Rum Yönetimi'nin son dönemde, Kıbrıs’taki “fiili durumun neden olduğu gerilimi azaltmak ya da ortadan kaldırmak” hedefiyle yaptığı bir dizi eylem ile Kıbrıs Türk toplumu içerisinde zorluklara neden olduğu, bunları yaparken ek perspektifler içeren kapsamlı bir yaklaşımı olmaması nedeniyle “uluslararası çerçevede bile anlayış bulmadığına” dikkat çekildi.
Politis Alman Turizm Acentesi TUI’nin, Rum Yönetimi ile yaptığı anlaşma neticesinde 31 Ağustos itibarıyla KKTC’ye günübirlik ziyaretlerine son verme kararının Kıbrıs Türk halkının sert tepkisine neden olması yanında, Kıbrıslı Türkleri dışlama eleştirilerine cevap vereceği bir siyasi çerçeveye sahip olmadığına vurgu yaptı.
Haberi “Gezilere Siyasi Çerçevesinde Boşluk Olan Engel… TUI’nin Günübirlik Gezilerinin Kesilmesi İşgal Bölgelerinde Kargaşaya Neden Oldu” başlığıyla manşete çeken gazeteye göre, Rum Sözcü Konstantinos Letimbiotis Rum Yönetimi'nin Güney Kıbrıs’ta turizm hareketini artırmak için TUI’ye hem havayolu şirketi ve hem de tur operatörü olarak maddi teşvik ödediğini söyledi.
Gazeteye konuşan kaynaklar sorunun, TUI’nin müşterilerine, KKTC’yi de kapsayacak esnek bir paket sunması olduğuna işaret ederek “gerek turizm alanında gerek diğer meselelerde fiili durumu normalleştiren şartlar yaratılabileceği” kaygısıyla TUI ile yapılan ilgili anlaşmanın gerekli olduğu görüşünü ortaya koydu.
Fiili durumu normalleştirmeme kaygısıyla atılan bazı adımların Kıbrıslı Türker arasında zorluklara neden olması yanında “uluslararası çerçevede bile anlayış bulmadığını” vurgulayan gazete buna bazı örnekler de verdi.
Haberde verilen örnekten biri Rum Yönetimi'nin kara kapılarındaki denetim önlemlerini katılaştırması oldu. KKTC’ye geçen Rumlara ait araçların depolarındaki benzin miktarının bile ölçüldüğü hatırlatılan haberde “devlet, eylemleriyle, aşamalı olarak ‘katı’ bir sınır yaratıyor” vurgusu yapıldı.

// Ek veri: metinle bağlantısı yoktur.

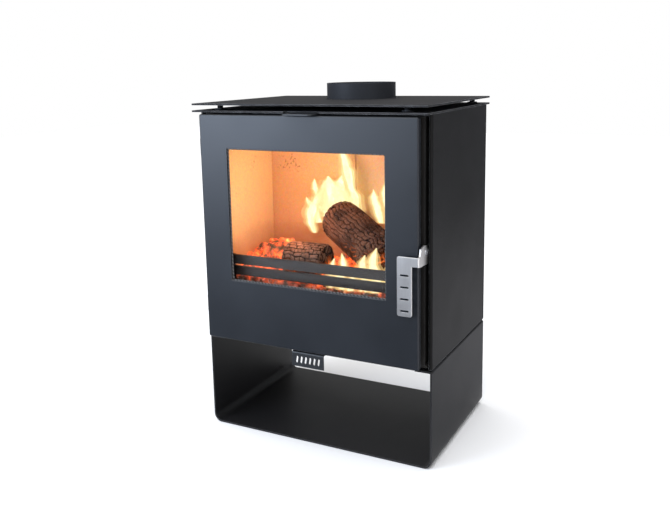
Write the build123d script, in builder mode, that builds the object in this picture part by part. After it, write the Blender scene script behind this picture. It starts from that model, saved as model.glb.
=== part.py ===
# Freestanding wood burning stove on an open log store.
# Frame: origin in the middle of the log store's underside, +Z up, the door faces -Y and the
# handle is on its +X side. All sizes are in millimetres.
from build123d import *
import os

os.makedirs("parts", exist_ok=True)

# ---------------------------------------------------------------- driving sizes: casing
stove_width = 440.0        # over the side panels
stove_depth = 290.0        # side panels' front folds to the back panel's outer face
store_height = 172.0       # floor to the top of the log store's flanges
body_height = 416.0        # side panels
sheet = 3.0                # folded sheet of log store, casing, door and top plates
seam = 3.0                 # shadow gap between log store and body
bend = 4.0                 # outer radius of a tight fold
store_bend = 16.0          # outer radius of the log store's two floor bends
store_flange = 30.0        # log store's inward top flanges
front_return = 5.5         # side panel's front fold
rear_flange = 20.0         # side panel's rear fold, which the back panel screws to
foot_flange = 27.0         # side panel's bottom fold
top_front = 23.0           # top plates' overhang in front of the body
top_back = 15.0
top_side = 2.0
top_gap = 9.0              # air gap between the two top plates
top_corner = 2.0           # corner radius of the top plates

# ---------------------------------------------------------------- driving sizes: firebox
plate = 4.0                # welded firebox plates
side_gap = 9.0             # side panel's inner face to the firebox
rear_gap = 6.0             # rear folds to the firebox back
slider_gap = 3.0           # firebox top to the lower top plate, where the top air slider runs
flue_bore = 125.0
flue_wall = 2.5
flue_rise = 29.0           # collar above the upper top plate
flue_flange = 9.0          # width of the collar's bolting flange
flue_ledge = 3.0           # firebox top inside the bore, which the flue pipe stands on
shelf_height = 84.0        # firebox floor to the top of the grate shelf
side_brick = 18.0
back_brick = 25.0
brick_height = 272.0
chamber_depth = 179.0      # front frame to the face of the back bricks
baffle_thickness = 18.0
fuel_bar = 17.0            # height of each fuel retainer bar
fuel_bar_slot = 3.5        # slot between the two bars
fuel_bar_lift = 29.0       # shelf to the lower bar

# ---------------------------------------------------------------- driving sizes: door
door_reveal = 14.0         # side panel's face to the door's edge
door_foot_gap = 5.0        # body's lower edge to the door
door_head_gap = 3.5        # door to the lower top plate
door_depth = 24.0          # body front to the door's face
door_tray = 10.0           # depth of the door panel's folded rim
door_corner = 3.0
door_edge = 2.2            # rounding of the rim's front edges
window_stile = 56.0        # door edge to window at the sides
window_head = 58.5
window_foot = 111.5
window_corner = 1.5
frame_inset = 12.0         # door edge to the inner frame's edge
sight_margin = 15.0        # window edge to the inner frame's aperture
glass_lap = 13.0           # glass behind the door panel, all round
glass_thickness = 4.0
gasket_thickness = 1.8
rope_width = 11.0
rope_inset = 12.0          # inner frame's edge to the rope's centre line
rope_gap = 0.3             # rope to the front frame

# ---------------------------------------------------------------- driving sizes: fittings
hinge_radius = 5.2
hinge_pin = 3.0            # pin radius
knuckle = 14.0             # height of a hinge knuckle
hinge_inset = 45.0         # door's top and bottom edges to the hinges
run_fit = 0.06             # radial clearance of a turning fit
seat_fit = 0.02            # radial clearance of a fixed pin
air_gap = 0.3              # clearance of sliding and neighbouring faces
handle_sheet = 2.5
handle_stand_off = 14.0    # door's face to the handle's face
handle_width = 25.0
handle_length = 97.0
handle_arm = 15.0          # height of the arm that wraps round the door's edge
pivot_height = 199.0       # body's lower edge to the handle's pivot
screw = 2.0                # radius of the small screws
slider_sheet = 2.2
tab_half = 28.0            # half width of the top air tab
badge_half = 31.0          # half width of the bottom air tab
badge_drop = 27.0          # height of the bottom air tab
pull = 12.0                # air slider travel that lines its slots up

# ---------------------------------------------------------------- levels and faces
half_width = stove_width / 2
half_depth = stove_depth / 2
body_z = store_height + seam
body_top = body_z + body_height
floor_z = body_z + sheet + plate
shelf_top = floor_z + shelf_height
brick_top = shelf_top + brick_height
fire_top = body_top - slider_gap
fire_out = half_width - sheet - side_gap
fire_in = fire_out - plate
fire_front = -half_depth + plate
fire_back_out = half_depth - 2 * sheet - rear_gap
fire_back = fire_back_out - plate
chamber_back = fire_front + chamber_depth
lining = fire_in - side_brick
lower_plate_top = body_top + sheet
upper_plate_z = lower_plate_top + top_gap
upper_plate_top = upper_plate_z + sheet
flue_outer = flue_bore / 2 + flue_wall
flange_radius = flue_outer + flue_flange
flue_y = half_depth - sheet - 2.0 - flange_radius
plate_front = -half_depth - top_front
plate_back = half_depth + top_back

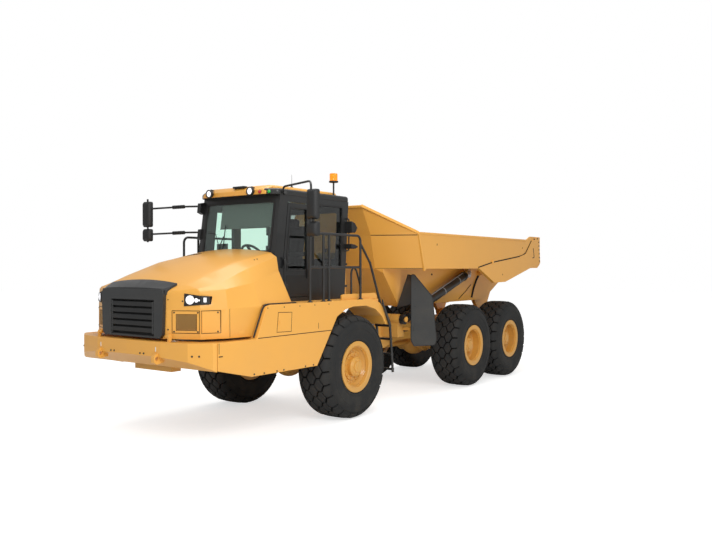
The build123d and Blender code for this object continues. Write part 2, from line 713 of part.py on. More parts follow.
# Bumper: plan outline as a deep beam with a rising belly, and two towing lugs
tow_eye_y = 572
tow_eye_height = 1182
tow_eye_radius = 25
tow_eye_inset = 45
tow_lug_width = 60
bumper_top = 1395
bumper_face_bottom = 1212
bumper_rear_x = front_rail_nose_x
bumper_nose_x = nose_reach - 45
bumper_plan = [
    (bumper_rear_x, body_half_width - 10), (bumper_rear_x + 45, body_half_width - 35),
    (bumper_nose_x - 95, body_half_width - 290), (bumper_nose_x - 15, tow_eye_y + 68),
    (bumper_nose_x, 0),
]
with BuildPart() as bumper:
    with BuildSketch(Plane.XY.offset(1030)):
        with BuildLine():
            front = [(ahead(x), y) for x, y in bumper_plan]
            Polyline(*front, *[(x, -y) for x, y in reversed(front[:-1])], close=True)
        make_face()
    extrude(amount=bumper_top - 1030)
    # Belly, rising to the front
    with BuildSketch(Plane.XZ.offset(-body_half_width)):
        with BuildLine():
            Polyline((ahead(bumper_rear_x - 5), 1000), (ahead(bumper_rear_x - 5), 1035),
                     (ahead(bumper_nose_x), bumper_face_bottom),
                     (ahead(nose_reach) + 10, bumper_face_bottom),
                     (ahead(nose_reach) + 10, 1000), close=True)
        make_face()
    extrude(amount=2 * body_half_width, mode=Mode.SUBTRACT)
    for side in (1, -1):
        with BuildSketch(Plane.XZ.offset(-side * (tow_eye_y - tow_lug_width / 2))):
            with BuildLine():
                Polyline((ahead(nose_reach - 160), tow_eye_height + 68),
                         (ahead(nose_reach - 40), tow_eye_height + 68),
                         (ahead(nose_reach), tow_eye_height + 28),
                         (ahead(nose_reach), tow_eye_height - 42),
                         (ahead(nose_reach - 40), tow_eye_height - 72),
                         (ahead(nose_reach - 160), tow_eye_height - 52), close=True)
            make_face()
            with Locations((ahead(nose_reach - tow_eye_inset), tow_eye_height)):
                Circle(tow_eye_radius, mode=Mode.SUBTRACT)
        extrude(amount=-side * tow_lug_width)
        # Hood hinge bracket on the beam, with its pin
        with BuildSketch(Plane.XZ.offset(-side * (hood_hinge_y + hood_knuckle_width + 6))):
            with Locations((ahead(hood_hinge_x), (bumper_top + hood_hinge_height) / 2)):
                Rectangle(50, hood_hinge_height - bumper_top)
            with Locations((ahead(hood_hinge_x), hood_hinge_height)):
                Circle(25)
        extrude(amount=-side * 30)
        with Locations((ahead(hood_hinge_x), side * (hood_hinge_y + 35), hood_hinge_height)):
            Cylinder(hood_hinge_pin, 80, rotation=(90, 0, 0))
finish(bumper, "bumper")

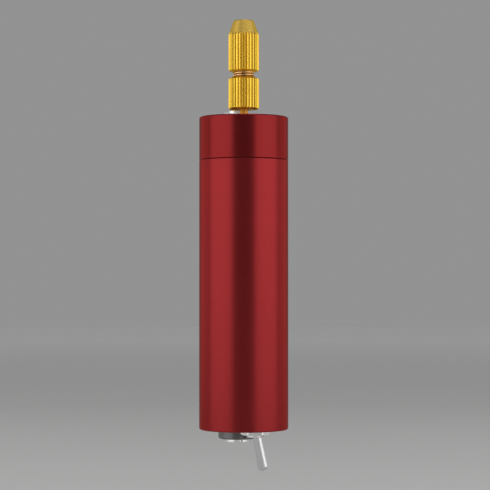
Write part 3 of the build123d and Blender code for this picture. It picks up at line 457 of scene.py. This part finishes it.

Rum Yönetimi'nin ara bölge ile ilgili tavrı ve orada sıkışıp kalan göçmenler/sığınmacılarla ilgili ortaya çıkan durumu da örnek gösteren gazete, Rum Yönetimi'nin, göçmenler/sığınmacıların kaldığı bölgeyi, “etkin denetime sahip olmadığı bölge” olarak gördüğünü, bunun da “Yeşil Hat’tın Kıbrıs Cumhuriyeti’nin toprağı olduğunun reddedilmesi şartlarını yarattığını” yazdı.
Habere göre Politis’e konuşan “kaynaklar”, Hristodulidis hükümetinin eylemlerinin “doğal görülebileceğini ancak bu çabasında, içerisinde hareket edeceği bir siyasi çerçevenin eksik olduğunu" söyledi.
Rum Başkanlık Sarayı’nın son dönemdeki hareketlerine, soruna çözüm şartlarını yaratma gereğine dair samimi bir niyet eşlik etmiyor göründüğüne işaret edilen haberde, “çözüme hazır olunduğu şifahen ifade ediliyor, ancak birçok soru işareti yaratan çelişkili eylemleri yüzünden bu, muğlak ve havada kalıyor” denildi.
Hristodulidis’in hareketlerinin bir çözüm şekline atıf yapmadığı, bu hareketlere masum siyasi eylemler eşlik etmediğinden, gerçekte terazinin kefesini iki ayrı devlet mantığından yana ağırlaştırdığı görüşüne de yer verilen haberde şu ifadelere yer verildi:
“Hristodulidis, hükümetteki ortakları ile bir denge tutturmayı tercih ediyor, ancak bu mantık kendisini eski, güya Türkiye’ye ve Kıbrıslı Türklere siyasi bedel yaratma uygulamalarına yönlendiriyor. Bu da, hiçbir ciddi siyasi eylem çerçevesine dayanmadığından, bizim taraf için bumerang etkisi olan bir taktiktir.”
Haberin devamında TUI’nin Rum Yönetimi'nin isteği üzerine 31 Ağustos’tan itibaren KKTC gezilerini programından çıkarma kararına KKTC’den verilen tepkileri aktardı.